The prospect of Musk losing control of Tesla unnerved investors already worried about the company’s ability to produce cars fast enough to start generating profits. They dumped the stock, driving it down 10% in pre-market trading and deepening a sell-off that began as the go-private gambit quickly unraveled in August.
“Musk’s statements were false and misleading,” Stephanie Avakian, co-director of the SEC’S enforcement division, said at a press conference in Washington. “They lacked any basis in fact.”

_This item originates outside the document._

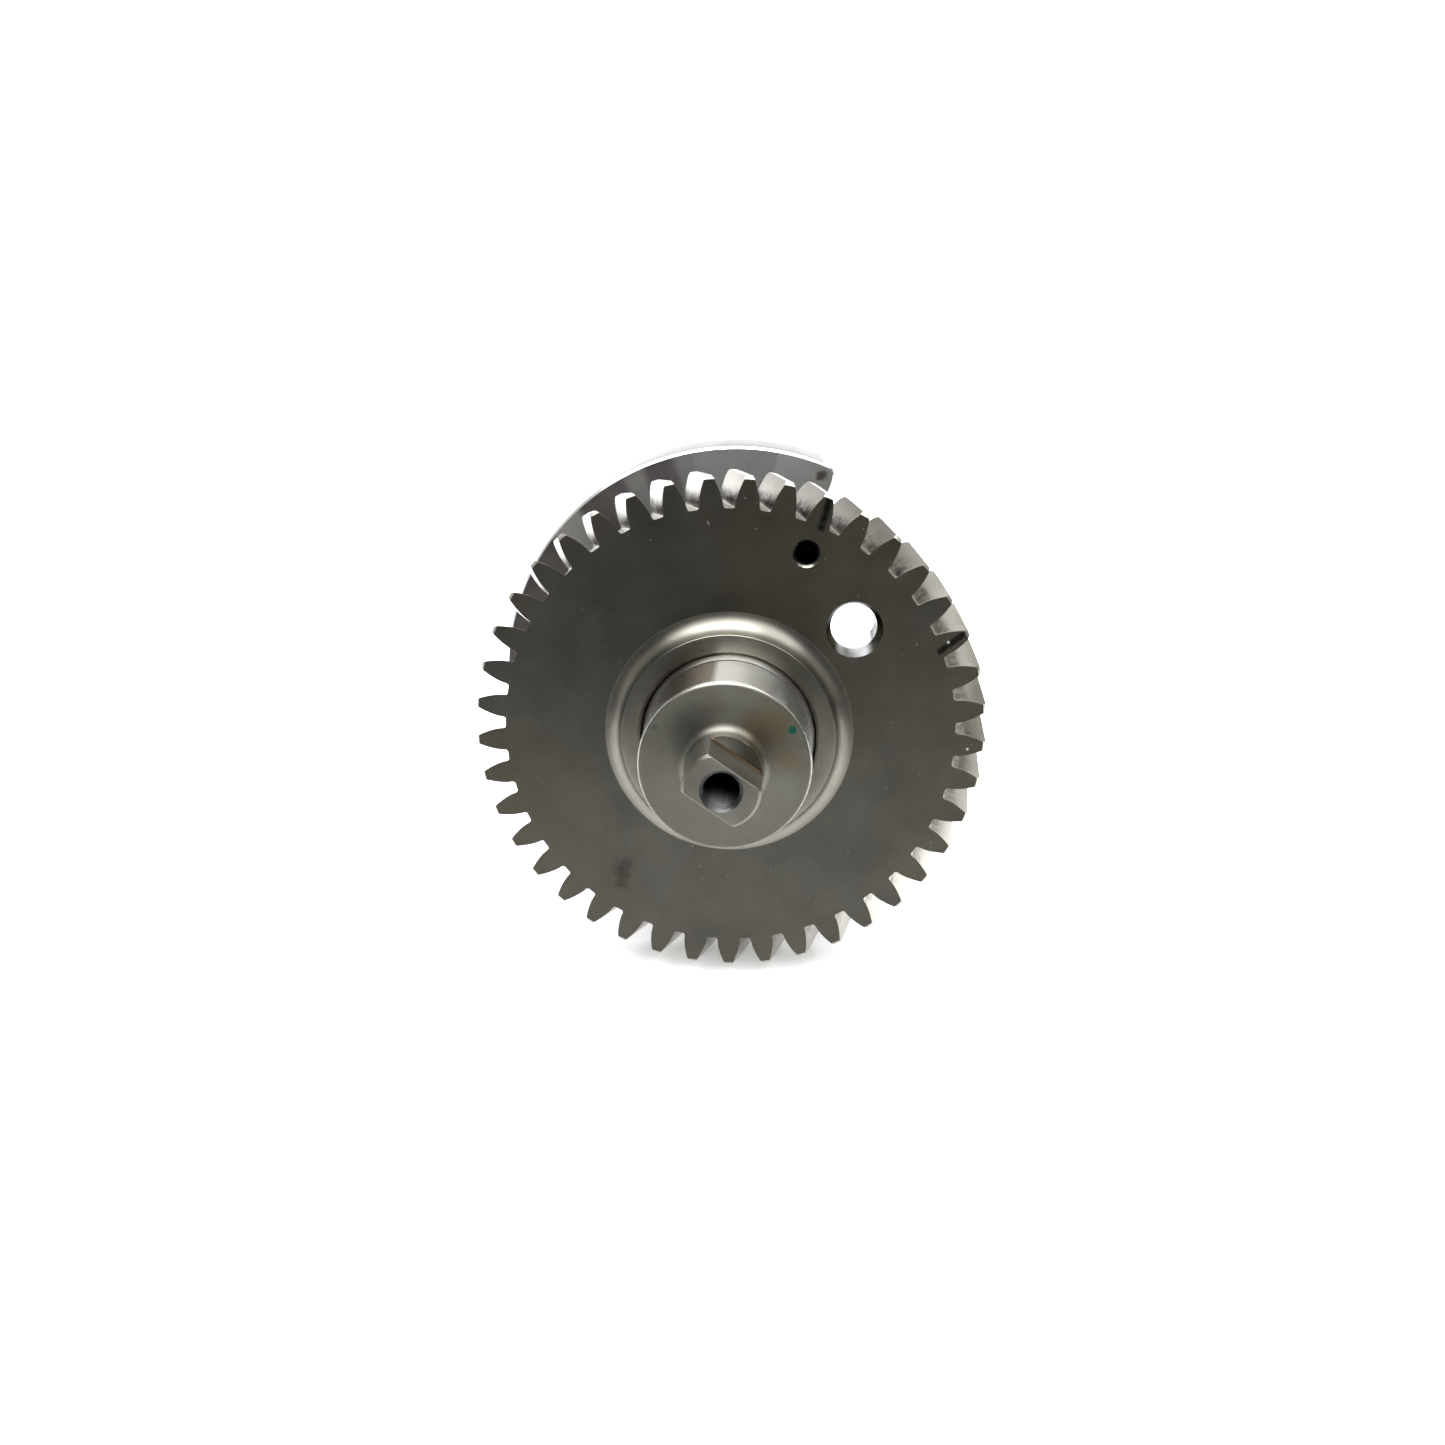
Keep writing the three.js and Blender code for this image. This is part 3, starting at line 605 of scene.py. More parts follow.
END_FACE_STEEL = turned_steel(
    "end_face_steel", (110, 109, 102), (96, 94, 87), 0.42, 0.1, 0.7, 0.05, end_face_stains)
# painted shade: the screw hole's thread is made dark
THREAD_STEEL = turned_steel("thread_steel", 78, 50, 0.36, 0.1, 0.0)
WEIGHT_FACE = turned_steel(
    "weight_face_steel", (134, 129, 131), (118, 113, 115), 0.32, 0.12, 0.7, 0.05, weight_fan_highlights_and_stain)
WEIGHT_RIM = turned_steel("weight_rim_steel", 225, 200, 0.2, 0.12, 0.5)
RACE_STEEL = turned_steel(
    "race_ground_steel", (186, 185, 180), (166, 165, 160), 0.2, 0.15, 0.6, 0.06)
CAGE_STEEL = turned_steel("cage_sheet_steel", (178, 172, 158), (142, 137, 125), 0.35, 0.1, 0.0)
BALL_STEEL = turned_steel("ball_polished_steel", 225, 215, 0.06, 0.0, 0.0, 0.02)
SPRING_STEEL = turned_steel("spring_phosphated_steel", 60, 40, 0.5, 0.2, 0.0)

# a grey tint keeps the mouth of the large hole dark where it is seen at a grazing angle
MOUTH_STEEL.node_tree.nodes["Principled BSDF"].inputs["Specular Tint"].default_value = shade(120)


# ------------ shaft

SHAFT_SIDES = 144
LEAD_IN_STEPS = 9
DULL_EDGE = 0.1  # how far the end face's steel goes round the lead-in
SCREW_PITCH = 1.0
THREAD_MINOR_R = 2.96
THREAD_MAJOR_R = 3.5
THREAD_LENGTH = 12.0
THREAD_STEPS = 16  # rings in one turn of the thread
HOLE_DEPTH = 15.0
HOLE_POINT = 1.45  # the drill's point
HOLE_MOUTH_R = 3.56


def shaft_angles():
    """Even angles, with the nearest ones moved on to the corners of the stub's two flats."""
    angles = even_angles(SHAFT_SIDES)
    reach = math.acos(FLATS_HALF / STUB_R)
    for corner in (reach, -reach, math.pi + reach, math.pi - reach):
        target = (FLATS_ANGLE + corner) % TURN
        nearest = min(range(SHAFT_SIDES), key=lambda i: abs(angles[i] - target))
        angles[nearest] = target
    return angles


def thread_rings(angles):
    """The screw hole from its bottom to its mouth, with the thread as a helical wave."""
    bottom = STUB_END + HOLE_DEPTH
    rings = [[(0, bottom + HOLE_POINT, 0)], ring(THREAD_MINOR_R, bottom, angles)]
    steps = int(THREAD_LENGTH / SCREW_PITCH * THREAD_STEPS)
    for step in range(steps, -1, -1):
        depth = THREAD_LENGTH * step / steps

        def radius(angle, depth=depth):
            phase = (depth / SCREW_PITCH + angle / TURN) % 1.0
            wave = 0.5 - 0.5 * math.cos(TURN * phase)
            cut = THREAD_MINOR_R + (THREAD_MAJOR_R - THREAD_MINOR_R) * wave
            fade = min(1, (THREAD_LENGTH - depth) / SCREW_PITCH)
            cut = THREAD_MINOR_R + (cut - THREAD_MINOR_R) * fade
            return max(cut, HOLE_MOUTH_R - depth)

        rings.append(ring(radius, STUB_END + depth, angles))
    return rings


def stub_rings(angles):
    """The drive stub: round, with two flats that stop short of the journal's face."""

    def across_flats(round_r, half):
        def radius(angle):
            toward = abs(math.cos(angle - FLATS_ANGLE))
            return min(round_r, half / toward) if toward > 1e-6 else round_r

        return radius

    rings = []
    for depth, round_r, half in (
        (0.0, STUB_R - 0.5, FLATS_HALF - 0.12),
        (0.12, STUB_R - 0.38, FLATS_HALF),
        (0.5, STUB_R, FLATS_HALF),
        (FLATS_LENGTH - 0.35, STUB_R, FLATS_HALF),
        (FLATS_LENGTH - 0.1, STUB_R, FLATS_HALF + 0.1),
        (FLATS_LENGTH, STUB_R, FLATS_HALF + 0.35),
        (FLATS_LENGTH, STUB_R, STUB_R - 0.1),
        (FLATS_LENGTH + 0.1, STUB_R, STUB_R),
    ):
        rings.append(ring(across_flats(round_r, half), STUB_END + depth, angles))
    return rings


def lead_in_profile():
    """The journal's rounded front edge, from its end face to its full radius."""
    points = [(JOURNAL_R - JOURNAL_LEAD_IN - 0.08, JOURNAL_FACE)]
    for step in range(LEAD_IN_STEPS, -1, -1):
        bend = math.radians(90 * step / LEAD_IN_STEPS)
        radius = JOURNAL_R - JOURNAL_LEAD_IN * (1 - math.cos(bend))
        points.append((radius, JOURNAL_FACE + JOURNAL_LEAD_IN_LENGTH * (1 - math.sin(bend))))
    return points


def shaft_profile():
    """The shaft behind the lead-in, with its seats, its groove and its rear centre hole."""
    journal = [(JOURNAL_R, JOURNAL_FACE + JOURNAL_LEAD_IN_LENGTH + 0.1), (JOURNAL_R, BOSS_TOP - 1.0),
               (RELIEF_R, BOSS_TOP - 0.6), (RELIEF_R, BOSS_TOP + 1.2)]
    gear_seat = [(GEAR_SEAT_R, BOSS_TOP + 1.5), (GEAR_BORE_R, BOSS_TOP + 3.0), (GEAR_BORE_R, GEAR_REAR)]
    first, last = GEAR_REAR + 0.02, WEIGHT_FRONT - 0.02
    middle = [(SHOULDER_R, first), (SHOULDER_R, first + SHOULDER_LENGTH),
              (MIDDLE_R, first + MIDDLE_INSET), (MIDDLE_R, last - MIDDLE_INSET),
              (SHOULDER_R, last - SHOULDER_LENGTH), (SHOULDER_R, last)]
    step = WEIGHT_REAR - 0.3
    groove_front, groove_rear = RETAINER_FRONT - GROOVE_PLAY, RETAINER_REAR + GROOVE_PLAY
    rear = [(WEIGHT_SEAT_R, last), (WEIGHT_SEAT_R, step), (BEARING_SEAT_R, step),
            (BEARING_SEAT_R, groove_front), (GROOVE_R, groove_front),
            (GROOVE_R, groove_rear), (BEARING_SEAT_R, groove_rear),
            (BEARING_SEAT_R, SHAFT_END - SHAFT_CHAMFER), (BEARING_SEAT_R - SHAFT_CHAMFER, SHAFT_END),
            (CENTRE_HOLE_R, SHAFT_END), (0, SHAFT_END - CENTRE_HOLE_DEPTH)]
    return soften(journal + gear_seat + middle + rear, 0.25)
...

In the lawsuit and at the news conference, the SEC officers went to great lengths to spell out the Tesla CEO’S carelessness and his erratic behaviour—from threatening to “burn” short-sellers who targeted Tesla stock to seeking to amuse his girlfriend, the pop singer Grimes, by weaving in a “marijuana culture” reference to his go-private bid. (He set a buyout price of $420, a number he landed on in part because it’s code for marijuana consumption.)
Musk, a serial entrepreneur whose name is synonymous with Tesla, called the lawsuit “unjustified” and said it left him “deeply saddened and disappointed”. “I have always taken action in the best interests of truth, transparency and investors,” he said in a statement.
Tesla, based in Palo Alto, California, wasn’t named in the SEC suit.